Plan for the Season, Not Just the First Weekend
A hanging basket should look good when you buy it, but it also needs room to grow. Early in the season, avoid placing baskets too close together. Small gaps can disappear quickly as trailing plants fill in. Give each basket enough space for air circulation and let the shapes develop naturally.
Spring conditions can be cool, while July and August can bring serious heat and humidity. If you purchase baskets early, watch the forecast and protect tender plants from an unexpected cold night. Later in the season, refresh a tired display by trimming back leggy stems, removing spent flowers, watering thoroughly, and feeding as needed. Many baskets respond with a new flush of growth.
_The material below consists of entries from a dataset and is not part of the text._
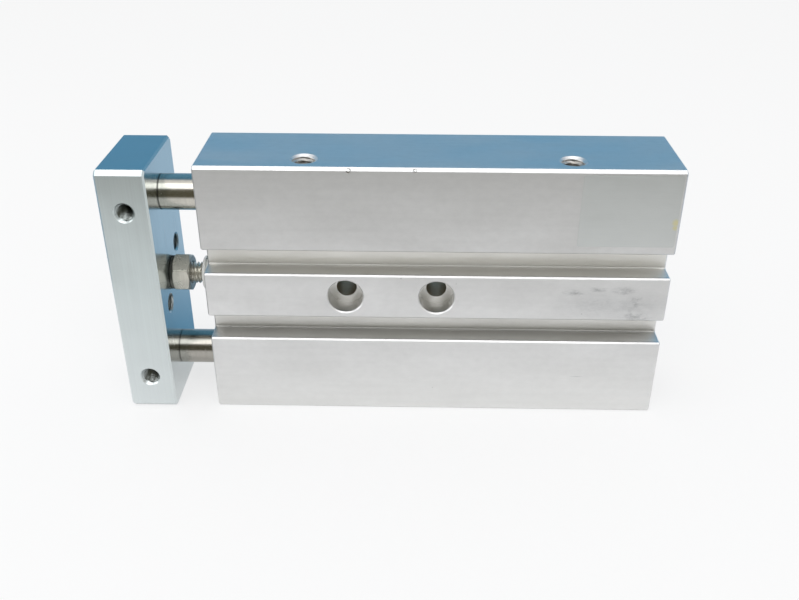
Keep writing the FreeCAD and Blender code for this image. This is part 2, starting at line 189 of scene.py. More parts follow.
class Value:
    """A node's output that can be reckoned with: each sum adds a Math node.

    It is the first output until a key gives another. a | b is the larger of two values, and
    a & b the smaller.
    """

    def __init__(self, node, output=0):
        self.node = node
        self.tree = node.id_data
        self.socket = node.outputs[output] if node.outputs else None

    def __getitem__(self, output):
        return Value(self.node, output)

    def step(self, operation, other=0.0, clamp=False):
        inputs = {0: self, 1: other}
        return add_node(self.tree, "ShaderNodeMath", inputs, operation=operation, use_clamp=clamp)

    __add__ = partialmethod(step, "ADD")
    __sub__ = partialmethod(step, "SUBTRACT")
    __mul__ = partialmethod(step, "MULTIPLY")
    __truediv__ = partialmethod(step, "DIVIDE")
    __gt__ = partialmethod(step, "GREATER_THAN")
    __lt__ = partialmethod(step, "LESS_THAN")
    __or__ = partialmethod(step, "MAXIMUM")
    __and__ = partialmethod(step, "MINIMUM")
    __abs__ = partialmethod(step, "ABSOLUTE")

    def __rsub__(self, other):
        return add_node(self.tree, "ShaderNodeMath", {0: other, 1: self}, operation="SUBTRACT")

    def fit(self, low, high, to_low=0.0, to_high=1.0):
        """The value mapped from one range to another and kept inside it."""
        inputs = {0: self, 1: low, 2: high, 3: to_low, 4: to_high}
        return add_node(self.tree, "ShaderNodeMapRange", inputs, clamp=True)

    def between(self, first, second):
        """The first value where this is 0 and the second where it is 1."""
        return add_node(self.tree, "ShaderNodeMix", {0: self, 2: first, 3: second})


def add_node(tree, kind, inputs=None, **settings):
    """Adds a node with its settings, links or sets its inputs, and returns its output."""
    node = tree.nodes.new(kind)
    for name, value in settings.items():
        setattr(node, name, value)
    for key, value in (inputs or {}).items():
        socket = node.inputs[key]
        if isinstance(value, Value):
            tree.links.new(value.socket, socket)
        else:
            socket.default_value = (*value, 1.0) if socket.type == "RGBA" else value
    return Value(node)


def emptied(owner):
    """The node tree of a material or world, with nothing in it."""
    owner.use_nodes = True
    owner.node_tree.nodes.clear()
    return owner.node_tree


# ---- Patterns ----

def shifted(place, move=(0, 0, 0), scale=(1, 1, 1), turn=(0, 0, 0)):
    """A place moved by millimetres, turned and stretched about the new middle."""
    back = {0: place, 1: [-v * MM for v in move]}
    moved = add_node(place.tree, "ShaderNodeVectorMath", back, operation="ADD")
    inputs = {"Vector": moved, "Scale": scale, "Rotation": [math.radians(v) for v in turn]}
    return add_node(place.tree, "ShaderNodeMapping", inputs)


def pattern(place, size, detail=2.0, roughness=0.5, stretch=None, turn=(0, 0, 0)):
    """Soft blotches about this many mm across, and longer where the stretch is below 1."""
    if stretch:
        place = shifted(place, scale=stretch, turn=turn)
    inputs = {"Vector": place, "Scale": 1000 / size, "Detail": detail, "Roughness": roughness}
    return add_node(place.tree, "ShaderNodeTexNoise", inputs)


def flecks(place, apart, core, rim):
    """1 at scattered dots about this many mm apart; core and rim are shares of that."""
    inputs = {"Vector": place, "Scale": 1000 / apart}
    return add_node(place.tree, "ShaderNodeTexVoronoi", inputs)["Distance"].fit(core, rim, 1.0, 0.0)


def rings(place, pitch):
    """Turning lines, this many mm apart, round the bore that is nearest."""
    x, y, z = add_node(place.tree, "ShaderNodeSeparateXYZ", {0: place})
    z = abs(z) - rod_heights[0]
    radius = (y * y + z * z).step("SQRT")
    wander = pattern(place, 4.0) * (0.15 * pitch * MM)
    return ((radius + wander + x) * (2 * math.pi / (pitch * MM))).step("SINE")


def away_from(place, point):
    """How far a place is from a point, in metres."""
    inputs = {0: place, 1: point}
    return add_node(place.tree, "ShaderNodeVectorMath", inputs, operation="DISTANCE")["Value"]


def spots(place, marks, core=0.7):
    """1 at small ragged marks, each (x, y, z, radius) in millimetres, and 0 elsewhere."""
    ragged = pattern(place, 0.5) * 0.0004
    return reduce(or_, [
        (away_from(place, (x * MM, y * MM, z * MM)) + ragged).fit(
            core * radius * MM, 1.3 * radius * MM, 1.0, 0.0)
        for x, y, z, radius in marks
    ])


def bored(place, across, centres, radius):
    """1 inside round holes; across is 1, 1, 0 for holes along Z, and centres are in metres."""
    inputs = {0: place, 1: across}
    flat = add_node(place.tree, "ShaderNodeVectorMath", inputs, operation="MULTIPLY")
    axes = [[value * keep for value, keep in zip(centre, across)] for centre in centres]
    return reduce(or_, [away_from(flat, axis) < radius * MM for axis in axes])


def from_middle(x, low, high):
    """How far a place is from the middle of a part along X, and half the part's length."""
    return abs(x - (low.x + high.x) / 2), (high.x - low.x) / 2


def layered(base, *layers):
    """Lays colours over a base; each layer is where it lies and its colour."""
    for cover, shade in layers:
        inputs = {0: cover, 6: base, 7: shade}
        base = add_node(cover.tree, "ShaderNodeMix", inputs, data_type="RGBA")[2]
    return base


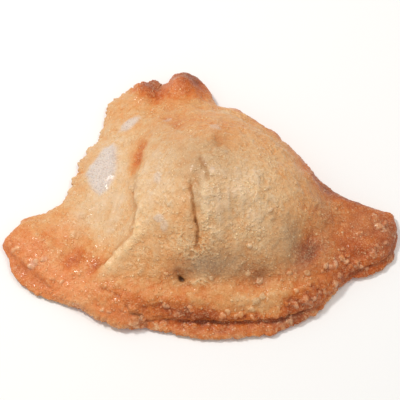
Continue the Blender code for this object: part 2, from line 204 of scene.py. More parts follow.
# Browner (+) and paler (-) places: name, x, y, half length, half width, turn in degrees, amount.
BROWNED = (
    ("left_ear", -48.0, -15.0, 9.0, 8.0, -20, 0.02),
    ("left_ear_tip", -59.0, -16.0, 3.0, 4.0, 0, 0.06),
    ("left_ear_seam", -48.0, -28.0, 9.0, 2.0, -42, 0.12),
    ("flap_valley", -36.0, -22.4, 6.4, 4.2, 62, 0.46),
    ("fold_valley", -30.4, -25.2, 4.0, 2.2, 52, 0.36),
    ("flap_root", -41.0, -15.0, 6.0, 4.0, 30, 0.06),
    ("below_flap", -30.0, -32.0, 10.0, 5.0, -15, 0.06),
    ("front_left", -22.0, -36.6, 9.0, 3.6, -22, 0.20),
    ("front_left_edge", -24.0, -41.0, 10.0, 2.4, -14, 0.28),
    ("front", -2.0, -33.0, 34.0, 6.0, 0, 0.06),
    ("front_right_band", 22.0, -30.4, 14.0, 4.0, 10, 0.16),
    ("left_of_valley", -40.0, -30.0, 12.0, 5.0, -30, 0.06),
    ("below_lobes", -6.0, 30.0, 8.0, 3.6, 0, 0.10),
    ("flap_top_pale", -27.0, 18.0, 6.0, 8.0, -20, -0.10),
    ("front_band", -8.0, -37.6, 14.0, 3.4, 0, 0.24),
    # Painted shadow: the dark band in the shade of the upper lip, just above the lower lip.
    ("seam_shadow", 0.0, -40.8, 10.0, 1.5, -4, 0.44),
    ("seam_shadow_right", 20.0, -41.2, 11.0, 1.2, 5, 0.30),
    ("front_right_edge", 29.0, -41.0, 7.0, 2.4, 25, 0.28),
    ("front_right", 31.0, -36.0, 12.0, 3.6, 35, 0.40),
    ("lower_lip", 4.0, -44.8, 28.0, 3.0, 0, 0.30),
    ("right_ear_top", 46.0, -6.0, 7.0, 4.0, -25, -0.10),
    ("right_ear_tip", 58.0, -12.0, 3.4, 6.0, 0, 0.20),
    ("right_ear_seam", 51.0, -19.0, 7.0, 1.6, 14, 0.12),
    ("right_ear_root", 38.0, -20.0, 8.0, 8.0, 30, 0.15),
    ("right_dent", 32.0, -21.8, 3.0, 5.0, -30, 0.58),
    ("right_rim", 40.0, -1.0, 12.0, 3.0, -30, 0.16),
    ("below_dent", 32.0, -27.6, 8.0, 4.0, 10, 0.10),
    ("right_lobe", -3.8, 42.0, 9.0, 8.0, 0, 0.68),
    ("right_lobe_side", 2.2, 38.4, 2.2, 5.6, 28, 0.04),
    ("left_lobe", -16.2, 40.2, 6.2, 6.0, 20, 0.58),
    ("fold_patch", -18.4, 9.4, 6.4, 2.4, 80, 0.46),
    ("fold_patch_side", -20.6, 6.4, 8.0, 2.8, 84, 0.10),
    ("flap_spot", -27.8, -7.1, 3.0, 1.8, 75, 0.08),
    ("crown_left", 5.4, 8.0, 5.0, 2.4, -60, 0.09),
    ("crown", 6.0, 16.0, 12.0, 5.0, -12, 0.12),
    ("crown_back", -8.0, 20.0, 8.0, 6.0, 0, 0.04),
    ("vent_left", -8.6, -28.8, 4.6, 3.0, 0, 0.18),
    ("tip_crease", -8.4, 19.6, 7.0, 2.0, -58, 0.14),
    ("right_slope", 34.0, -4.0, 14.0, 5.0, 84, 0.14),
    # Painted light: paler where the belly's right flank is lit more strongly.
    ("right_belly_lit", 20.0, -6.0, 5.0, 12.0, 0, -0.03),
    ("right_slope_top", 30.0, 9.0, 5.0, 3.0, -50, 0.14),
    # Painted shade on the crack's left wall, turned away from the light.
    ("crack_side_shade", -5.0, -16.0, 2.4, 7.0, 0, 0.10),
    ("fold_front", -24.0, -17.0, 4.0, 4.0, 40, -0.12),
    ("left_ear_top", -49.0, -10.0, 6.0, 4.0, 20, -0.10),
    ("flap_pale", -28.0, 0.0, 9.0, 18.0, -15, -0.30),
    ("belly_pale", 12.0, -10.0, 11.0, 12.0, 0, -0.22),
    ("belly_left_pale", -12.0, -4.0, 7.0, 15.0, 0, -0.22),
    ("shoulder_pale", 12.0, 25.4, 7.0, 2.4, -30, -0.06),
    ("crack_pale", 1.0, -12.0, 6.0, 6.0, 0, -0.10),
    ("back_right_pale", 24.0, 17.0, 6.0, 4.0, -35, -0.09),
    ("front_low", -6.0, -42.0, 16.0, 3.0, 0, 0.07),
)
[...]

For a front entry, consider changing your color palette as the season progresses. Bright spring combinations can give way to richer summer shades, then autumn-toned baskets and seasonal accents. This keeps your home looking cared for without requiring a complete landscape overhaul.
Get Local Guidance for the Right Match
Photos can inspire a look, but the conditions at your home determine whether it lasts. Bring a quick photo of your porch, deck, fence, or patio when you shop, along with a sense of how many hours of sun the area receives. That makes it much easier to select a basket with the right scale, colors, and plants for the setting.
At Westminster Nursery, homeowners can shop seasonal hanging baskets alongside annuals, tropicals, containers, and outdoor plant material, making it easier to coordinate a complete look for the property. If a larger refresh is on your list, the same local expertise can help connect a colorful entryway with beds, shrubs, privacy plantings, or a professionally designed landscape.
Choose the basket that suits your real conditions, hang it securely, and give it the attention its location requires. A well-matched display brings color overhead, welcomes visitors home, and makes even an ordinary Tuesday feel a little more like summer.